Sheppard, Brett, Stewart, Hersch, & Kinsey, P.A. Attorneys at Law

Year End Gift Giving – Avoid Gift Taxes

Good riddance, many of us say, to 2009. But with the end of the year inevitably come questions about gifting and taxes. Most gifts to our loved ones are gift tax free, but you should know some basics before gifting anything of value to your children, grandchildren and other loved ones.

 The most that you can give tax free to any one person is $13,000 in any calendar year. This counts whether you give cash, a valuable painting, a car or any combination of items. A husband and wife together can give $26,000 worth of assets to any one person during a calendar year and count them as tax free. If the assets aren’t gifted from a joint account, you can still treat the gift as coming from both the husband and the wife so long as a Gift Tax Return Form 709 is timely filed, and the spouse elects to “split the gift” by checking a box on the return and signing it.

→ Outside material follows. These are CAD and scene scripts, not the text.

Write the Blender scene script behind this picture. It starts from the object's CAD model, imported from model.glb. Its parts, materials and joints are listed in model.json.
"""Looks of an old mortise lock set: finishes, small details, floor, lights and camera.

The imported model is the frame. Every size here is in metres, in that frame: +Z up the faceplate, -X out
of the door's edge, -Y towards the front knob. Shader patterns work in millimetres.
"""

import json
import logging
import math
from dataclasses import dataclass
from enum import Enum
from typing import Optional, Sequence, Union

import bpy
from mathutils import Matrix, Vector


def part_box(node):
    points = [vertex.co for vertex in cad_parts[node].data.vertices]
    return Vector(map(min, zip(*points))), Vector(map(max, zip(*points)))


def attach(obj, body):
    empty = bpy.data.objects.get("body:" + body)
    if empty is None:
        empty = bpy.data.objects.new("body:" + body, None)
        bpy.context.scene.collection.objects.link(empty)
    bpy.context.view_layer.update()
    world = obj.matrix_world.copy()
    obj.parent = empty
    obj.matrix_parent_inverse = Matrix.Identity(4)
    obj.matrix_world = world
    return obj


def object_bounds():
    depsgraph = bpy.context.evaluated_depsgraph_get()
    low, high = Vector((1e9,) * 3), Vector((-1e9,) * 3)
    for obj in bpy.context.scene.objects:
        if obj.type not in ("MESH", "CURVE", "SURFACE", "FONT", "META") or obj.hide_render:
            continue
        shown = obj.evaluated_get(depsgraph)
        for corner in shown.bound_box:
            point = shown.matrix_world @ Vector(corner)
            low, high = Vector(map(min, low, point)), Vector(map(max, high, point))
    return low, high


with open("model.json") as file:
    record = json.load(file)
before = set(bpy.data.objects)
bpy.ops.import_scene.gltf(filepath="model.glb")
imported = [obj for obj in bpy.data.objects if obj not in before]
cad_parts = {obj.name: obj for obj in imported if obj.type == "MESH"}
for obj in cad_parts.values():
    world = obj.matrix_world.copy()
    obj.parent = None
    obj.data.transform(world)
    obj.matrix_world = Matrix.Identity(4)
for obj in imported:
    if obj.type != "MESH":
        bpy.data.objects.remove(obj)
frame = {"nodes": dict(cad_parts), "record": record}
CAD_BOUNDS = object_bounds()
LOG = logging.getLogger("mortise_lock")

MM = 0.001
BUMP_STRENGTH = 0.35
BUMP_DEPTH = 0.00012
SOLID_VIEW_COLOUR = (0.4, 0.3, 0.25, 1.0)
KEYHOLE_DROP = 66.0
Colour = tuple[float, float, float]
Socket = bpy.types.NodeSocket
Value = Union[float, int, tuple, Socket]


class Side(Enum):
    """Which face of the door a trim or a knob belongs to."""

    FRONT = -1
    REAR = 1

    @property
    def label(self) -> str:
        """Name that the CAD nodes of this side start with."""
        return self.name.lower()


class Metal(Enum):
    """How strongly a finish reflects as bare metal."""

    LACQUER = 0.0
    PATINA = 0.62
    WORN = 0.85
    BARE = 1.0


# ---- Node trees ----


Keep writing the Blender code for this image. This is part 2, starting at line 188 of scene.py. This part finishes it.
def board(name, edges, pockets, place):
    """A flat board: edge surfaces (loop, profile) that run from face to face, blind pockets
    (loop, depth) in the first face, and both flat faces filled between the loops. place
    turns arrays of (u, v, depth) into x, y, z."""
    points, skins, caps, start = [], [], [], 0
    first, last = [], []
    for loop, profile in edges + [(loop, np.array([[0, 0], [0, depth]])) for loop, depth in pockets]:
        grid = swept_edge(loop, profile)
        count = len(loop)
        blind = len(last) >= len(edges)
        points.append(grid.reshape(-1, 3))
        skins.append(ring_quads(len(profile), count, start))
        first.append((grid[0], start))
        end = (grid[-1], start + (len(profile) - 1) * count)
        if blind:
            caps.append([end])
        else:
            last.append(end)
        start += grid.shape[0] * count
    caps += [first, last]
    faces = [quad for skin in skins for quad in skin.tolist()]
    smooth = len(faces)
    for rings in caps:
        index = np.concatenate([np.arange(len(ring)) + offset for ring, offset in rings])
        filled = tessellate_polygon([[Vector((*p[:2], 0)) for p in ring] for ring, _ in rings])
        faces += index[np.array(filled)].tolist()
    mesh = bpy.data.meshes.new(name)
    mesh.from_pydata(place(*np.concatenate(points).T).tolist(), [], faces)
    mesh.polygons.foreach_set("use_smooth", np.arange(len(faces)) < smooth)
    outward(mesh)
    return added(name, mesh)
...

 Gift splitting is more common in second marriage situations. An example might help assist in understanding this technique. Suppose that Robert is married to Doris, and that this is a second marriage. Robert has two sons from a prior marriage, Herb and Scott. Doris has two children from her prior marriage, Sophia and Rachel. Robert wishes to give each of his sons, Herb and Scott $24,000.  Assume further that Robert and Doris maintain separate bank accounts.

 So Robert transfers $24,000 each to Herb and to Scott. This would be a taxable gift exceeding the $13,000 per beneficiary rule unless Doris agrees to “split the gift” by signing a Gift Tax Return Form 709. Doris is not affected by splitting the gift, nor are her children affected. In this example, Robert is gifting money from Robert’s separate bank account. Doris may therefore still give $13,000 each to her children and grandchildren. In fact, Doris can ask Robert to split the gifts to her children, Sophia and Rachel to give them $26,000 each as well so Doris can write those checks directly from her account.

 In addition to gifts of money, many of my clients tell me that they intend to give other items, such as valuable paintings or jewelry. In order for a gift to be considered “tax free” and to remove it from the estate for federal estate tax purposes, the donor must actually transfer custody of the asset to the donee. Let’s illustrate this by another example.

 Suppose that Doris intends to give a valuable Monet painting to her daughter Sophia. Doris tells Sophia that the painting is hers, but that Doris intends to keep the painting in Doris’ living room until she dies. “After I die I want you to take the painting off the wall and put it in your home,” Doris instructs Sophia.

 Doris has not made a tax free gift to Sophia. In fact, Doris has not made a gift at all. If Doris dies with the Monet still hung on her wall, then under the tax law the painting is included in Doris’ estate for federal estate tax purposes. Clients often ask me how would the IRS know whether the painting was still hanging in Doris’ home at the time of her death?

 The answer lies in a number of places. The most likely clue of ownership might be uncovered when the IRS requests a copy of Doris’ homeowner’s insurance. The IRS would look to see whether at the time of Doris’ death there was a rider on the homeowner’s policy covering the Monet. If Doris truly transferred the Monet to her daughter Sophia, then there would be no reason for Doris to continue to insure it.

 Some folks think that they are clever by “selling” something of value as opposed to gifting it. Suppose Fred “sold” a piece of property to his daughter Melanie for $10,000 when in fact the fair market value of the property at the time of the transfer was $110,000. Here, despite the fact that Fred “sold” it, the IRS would consider the transaction to be a $100,000 gift (calculated as a transfer of $110,000 of property for $10,000).

 If you have any particular questions about gifting that may be affected by the tax laws, discuss them with your estate planning attorney prior to making the transfer.